Figure 3, initially published in 1954, summarizes the evolution of the steam cycle from the year 1915 through the steam conditions of Eddystone 1 (average station heat rates were used) and a projection of where the industry might be by the year 1980. The relationship of operating steam pressures and temperatures to available materials in this figure indicates how the increase in pressure and temperature is dependent upon metallurgical development. The magnitudes of heat rate gains resulting from the application of various kinds of steam cycles also are shown.
Since the early 1960s, advanced steam conditions have not been pursued. In the 1960s and early 1970s there was little motivation to continue lowering heat rates of fossil-fired plants due to the expected increase in nuclear power generation for base-load application and the availability of relatively inexpensive fossil fuel. Therefore the metallurgical development required to provide material "X" for advanced steam conditions was never undertaken.
Raising inlet pressure and temperature increases the cycle's available energy and thus the ideal efficiency. However, pressure increases reduce the blade heights of the initial stages and decrease ideal efficiency, offsetting some of the ideal improvement, unless unit rating is increased commensurately. Based on potential heat rate improvement, there is no reason to raise the turbine steam conditions above 48.2 MPa, 760°/760°/593°C (7,000 psi, 1,400°/1,400°/1,100°F).
NUCLEAR POWER APPLICATIONS
The first steam turbine generator for nuclear power application was placed in service at Duquesne Light Co.'s Shippingport Station in 1957. Initially rated at 60 MW, it had a maximum turbine capability rating of 100 MW. This was the first of a series of 1,800-rpm units, which were developed from a base design and operating experience with fossil-fuel machines dating back to the 1930s. Inlet steam conditions at maximum load were 3.8 MPa (545 psi), with a 600,000 kg (1.3 million-lb.) per-hour flow. This single-case machine had a 1-m (40-in.)-long last-row blade. Second-generation nuclear turbines introduced reheat at the crossover zones for improved thermal performance. Nuclear turbines, ranging in size from 400 to 1,350 MW, have used multiple LP exhausts.
Since moisture is a major concern for turbines designed for nuclear operation, a number of erosion-control techniques were used in the LP turbine. For example, adequate axial spacing between the stationary and the rotating blades minimizes blade erosion. Moisture is removed at all extraction points in the moisture region.
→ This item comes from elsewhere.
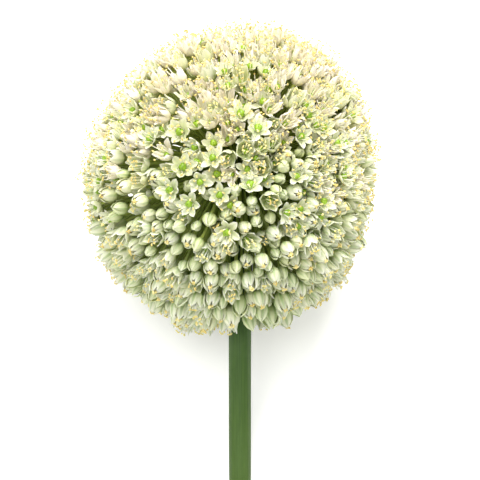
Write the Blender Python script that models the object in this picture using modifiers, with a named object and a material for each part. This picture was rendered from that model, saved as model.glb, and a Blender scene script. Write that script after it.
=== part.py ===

Nuclear turbines designed for use with a boiling-water reactor will be radioactive. Radioactivity could build up in the turbine because of the accumulation of corrosion products. A fuel rod rupture could result in highly radioactive materials entering the turbine. Therefore internal wire-drawing-type leakage paths, ordinarily unimportant in steam turbine design, must be eliminated as much as possible. Where it is impossible to eliminate, the surfaces forming the leakage paths should be faced with erosion-resistant materials deposited by welding.
FUTURE ROLE FOR STEAM TURBINE POWER GENERATION
In 2000, the power generation cycle of choice is the combined cycle, which integrates gas and steam cycles. The fuel of choice for new combined-cycle power generation is generally natural gas. Steam turbines designed to support the large gas turbine land-based power generation industry are in the range of 25 to 160 MW. Steam conditions are in the range of 12.4 MPa (1,800 psi) and 16.6 MPa (2,400 psi) and 538°C (1,000°F) and 565°C (1,050°F).
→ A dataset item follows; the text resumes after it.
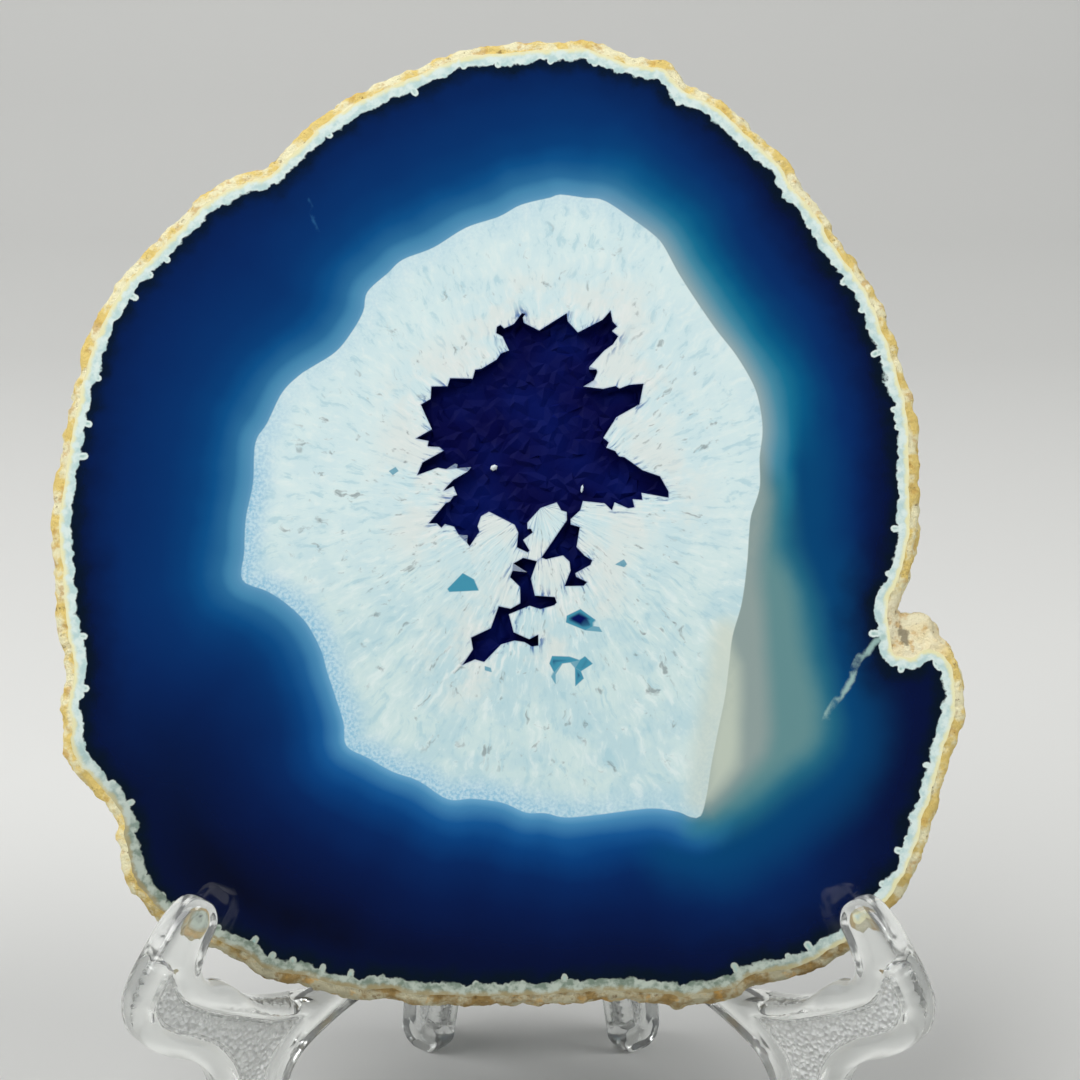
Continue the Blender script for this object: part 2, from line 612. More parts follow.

Large natural gas-fired combined cycles can reach a cycle efficiency of 58 percent, higher than a typical steam turbine power plant efficiency of 36 to 38 percent. During the 1990s, experience with optimizing advanced supercritical steam turbine cycles led to thermal cycle efficiencies in the 40 to 48 percent range for units rated at 400 to 900 MW that are existing or planned to be located in Japan, Denmark, Germany, and China.
In Denmark, two seawater-cooled 400 MW units, operating at a steam inlet pressure of 28.5 MPa (4,135 psi), have an efficiency of about 48 percent. Chubu Electric, in Japan, has been operating two 700 MW units since 1989 with inlet steam conditions of 31 MPa (4,500 psi). The efficiency gains of these two units is about 5 percent more than that of previous conventional plants of comparable size at 45 percent.
With an estimated 400 years of coal available for future power generation, coal-powered steam turbines are expected to continue to dominate global electricity fuel markets.
In the United States, coal had a 57 percent share of the electric power fuel market in 2000, up from 46 percent in 1970. This amounts to 430,000 MW generated by steam turbines that are fueled with coal. When considering other sources of generating steam for electric power—such as nuclear reactors, gas- or oil-fired broilers, and waste heat from gas turbines—steam turbines now comprise more than 600,000 MW of capacity, or approximately 75 percent of all generating capacity in the United States.
Since 1900, manufacturers have made many step changes in the basic design of steam turbines. New technology and materials have been developed to support the industry's elevation of steam conditions, optimization of thermal cycles and unit capacity. Steam turbines will continue to be the principal prime mover for electricity generation well into the twenty-first century.